Welche Qualitäten der Teenager bereits in so jungen Jahren auf den Platz bringt, hat auch Filipe Luis überrascht, der damals zusammen mit ihm bei Flamengo spielte. Kurz bevor Reinier zu Real Madrid wechselte, verglich Luis seine Qualitäten in einem Interview mit der spanischen Zeitung Marca sogar mit denen eines ehemaligen Weltfußballers: „Er erinnert mich an Kaká, weil er immer den Kopf oben hatte und im Strafraum eiskalt war. Ich würde sagen, mit dem Rücken zum Tor hat er sogar noch mehr Qualität als Kaká. Er wählt immer die richtige Option, obwohl er erst 17 ist“, so Luis. Kein Wunder also, dass sich im vergangenen Winter zahlreiche Vereine um ihn bemühten. Obwohl Michael Zorc zuletzt betonte, dass er bereits seit zwei Jahren an ihm dran sei, erhielt Real Madrid letztendlich den Zuschlag und stattete ihn sogleich mit einem Sechs-Jahres-Vertrag aus.
Bei seiner Vorstellung im Januar sagte Reinier, dass Real Madrid das „Nonplusultra im Weltfußball“ sei und die Aussicht, mit einem Trainer wie Zinedine Zidane zusammenarbeiten zu können, ihn „vollends überzeugt“ hätte. In Madrid angekommen fand er sich aber erst einmal in der Castilla, der zweiten Mannschaft der Blancos, wieder.
Hier hießen seine Mitspieler nicht Sergio Ramos und Toni Kroos, sondern Antonio Blanco und Marvin Park. Obwohl Reinier bis zum Saisonabbruch nur drei Spiele in der Drittligareserve absolvieren konnte, hinterließ er einen bleibenden Eindruck bei seinem Trainer Señor Raúl: „Es gefällt uns, mit wie viel Leidenschaft und Enthusiasmus er hier vom ersten Tag an bei der Sache ist“, erklärte Raúl. „Er hat sich schnell integriert und sein Potenzial unter Beweis gestellt. Er hat die Mentalität eines Gewinners“, so Raúl weiter. Der ehemalige Weltklasse-Stürmer, der selbst mit 17 Jahren sein Debüt im Profifußball gefeiert hatte, prophezeite seinem Spielmacher eine große Zukunft bei den Königlichen.
Heute, nur sieben Monate später, heißt seine Zukunft jedoch Borussia Dortmund und sein Trainer Lucien Favre. Dortmunds gute Beziehungen zu Real Madrid und die bekannten Entwicklungsmöglichkeiten für junge Spieler gaben letztendlich den Ausschlag pro Borussia Dortmund, nachdem Real sich für eine Leihe entschieden hatte.
Für Michael Zorc, der den jungen Brasilianer in dieser Woche stolz präsentierte, sei Reinier nach einer gewissen Eingewöhnungszeit eine echte Verstärkung für die Offensive.

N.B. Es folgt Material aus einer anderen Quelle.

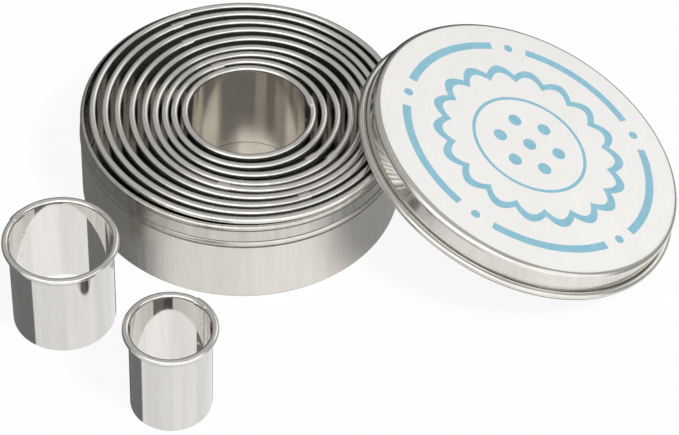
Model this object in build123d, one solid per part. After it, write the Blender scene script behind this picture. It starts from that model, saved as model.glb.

Gerade im Hinblick auf den von Verletzungen geplagten Reus solle Reinier im Titelkampf eine zusätzliche Option sein und die berühmte Gewinnermentalität mitbringen.
Trainer Lucien Favre stellte indes klar, dass Reinier noch „sehr, sehr jung“ sei. „Wir müssen ihm Zeit geben“, sagte er und verwies auf die Entwicklung von Bayern-Stürmer Serge Gnabry: „Er ist heute 25 Jahre alt, war bei Arsenal, Hoffenheim und Bremen. Da lief es auch noch nicht so, aber er hat sich peu a peu entwickelt und verstanden, was es heißt, Profi zu sein. Jetzt ist er einer der besten Spieler.“
Ein wenig hinkt der Vergleich jedoch. Schließlich steht Serge Gnabry immer noch beim FC Bayern unter Vertrag. Sie konnten es sich leisten, den Spieler nach Hoffenheim zu verleihen und dort weitere Spielpraxis in der Bundesliga sammeln lassen. Auch Reinier soll nach zwei Jahren wieder zu Real Madrid zurückkehren. So wie Achraf Hakimi, den sie umgehend für 40 Millionen Euro weiter zu Inter Mailand verkauften. Aber in diesen zwei Jahren könnte er dem BVB viel Freude bereiten.